*GOAL OF THE EXERCISE*
Check each line of the data below for the word "from", then extract the ones that have it.

*DATA BLOCK*
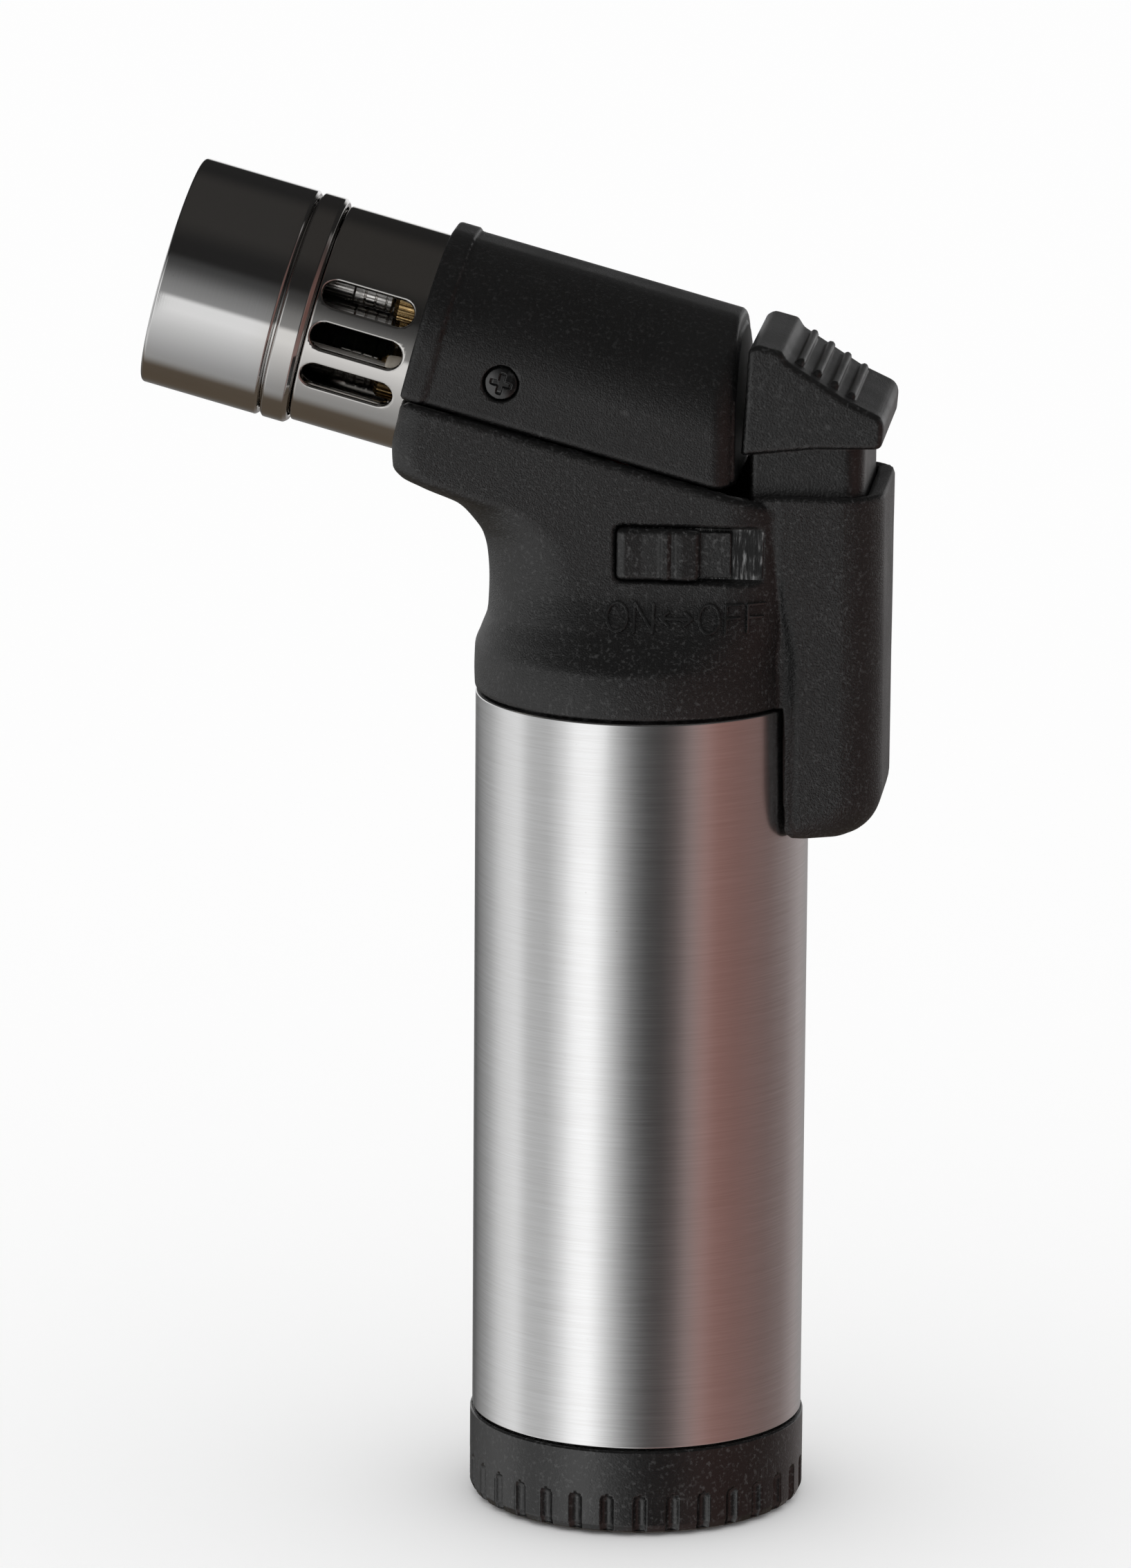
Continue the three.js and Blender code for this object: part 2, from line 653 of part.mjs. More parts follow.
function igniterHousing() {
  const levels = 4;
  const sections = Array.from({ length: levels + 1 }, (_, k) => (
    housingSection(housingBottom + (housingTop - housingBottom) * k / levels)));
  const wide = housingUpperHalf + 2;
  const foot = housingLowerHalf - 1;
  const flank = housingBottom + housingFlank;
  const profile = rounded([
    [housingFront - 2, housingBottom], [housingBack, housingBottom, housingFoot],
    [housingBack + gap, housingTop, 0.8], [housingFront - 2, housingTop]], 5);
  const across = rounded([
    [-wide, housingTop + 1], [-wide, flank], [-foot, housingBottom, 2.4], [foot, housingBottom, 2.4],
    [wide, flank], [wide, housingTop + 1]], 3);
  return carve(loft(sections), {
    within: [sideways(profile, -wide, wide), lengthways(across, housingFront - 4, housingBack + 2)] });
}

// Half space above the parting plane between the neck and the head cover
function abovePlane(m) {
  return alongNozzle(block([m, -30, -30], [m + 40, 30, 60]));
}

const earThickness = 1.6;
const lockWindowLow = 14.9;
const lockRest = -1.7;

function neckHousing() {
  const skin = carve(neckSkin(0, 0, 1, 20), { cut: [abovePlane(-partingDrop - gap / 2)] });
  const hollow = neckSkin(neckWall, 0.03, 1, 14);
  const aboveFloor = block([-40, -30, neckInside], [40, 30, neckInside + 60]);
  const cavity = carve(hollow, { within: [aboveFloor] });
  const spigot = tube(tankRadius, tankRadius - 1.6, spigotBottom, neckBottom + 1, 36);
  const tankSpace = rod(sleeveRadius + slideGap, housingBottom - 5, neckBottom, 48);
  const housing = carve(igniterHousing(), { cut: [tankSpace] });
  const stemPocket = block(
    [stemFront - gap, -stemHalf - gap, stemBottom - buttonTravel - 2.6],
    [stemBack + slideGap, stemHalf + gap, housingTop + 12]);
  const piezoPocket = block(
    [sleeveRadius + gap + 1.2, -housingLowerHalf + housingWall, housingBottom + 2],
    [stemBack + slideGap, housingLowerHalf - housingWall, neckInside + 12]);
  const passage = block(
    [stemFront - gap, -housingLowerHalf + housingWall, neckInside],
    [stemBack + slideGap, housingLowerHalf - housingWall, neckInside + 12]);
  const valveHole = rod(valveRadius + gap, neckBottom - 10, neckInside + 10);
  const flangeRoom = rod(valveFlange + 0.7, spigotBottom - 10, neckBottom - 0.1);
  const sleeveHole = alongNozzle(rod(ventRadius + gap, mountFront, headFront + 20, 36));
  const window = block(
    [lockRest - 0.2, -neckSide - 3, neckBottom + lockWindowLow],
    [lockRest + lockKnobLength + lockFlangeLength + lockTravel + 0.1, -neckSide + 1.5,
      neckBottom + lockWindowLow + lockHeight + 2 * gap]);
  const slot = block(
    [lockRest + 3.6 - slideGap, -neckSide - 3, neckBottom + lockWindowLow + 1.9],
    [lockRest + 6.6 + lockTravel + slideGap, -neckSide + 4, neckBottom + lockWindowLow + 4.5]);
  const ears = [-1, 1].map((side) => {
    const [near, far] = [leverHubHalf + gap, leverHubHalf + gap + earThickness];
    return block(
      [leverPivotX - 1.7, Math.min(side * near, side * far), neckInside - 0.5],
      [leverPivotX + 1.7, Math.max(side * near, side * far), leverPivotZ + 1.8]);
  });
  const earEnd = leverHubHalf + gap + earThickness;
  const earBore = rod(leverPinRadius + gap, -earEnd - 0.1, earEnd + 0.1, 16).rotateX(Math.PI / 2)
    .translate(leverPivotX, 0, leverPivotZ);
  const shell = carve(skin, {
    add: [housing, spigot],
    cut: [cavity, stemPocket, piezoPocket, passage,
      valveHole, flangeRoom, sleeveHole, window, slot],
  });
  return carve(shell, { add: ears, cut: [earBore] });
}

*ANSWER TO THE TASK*
Continue the three.js and Blender code for this object: part 2, from line 653 of part.mjs. More parts follow.
  const sections = Array.from({ length: levels + 1 }, (_, k) => (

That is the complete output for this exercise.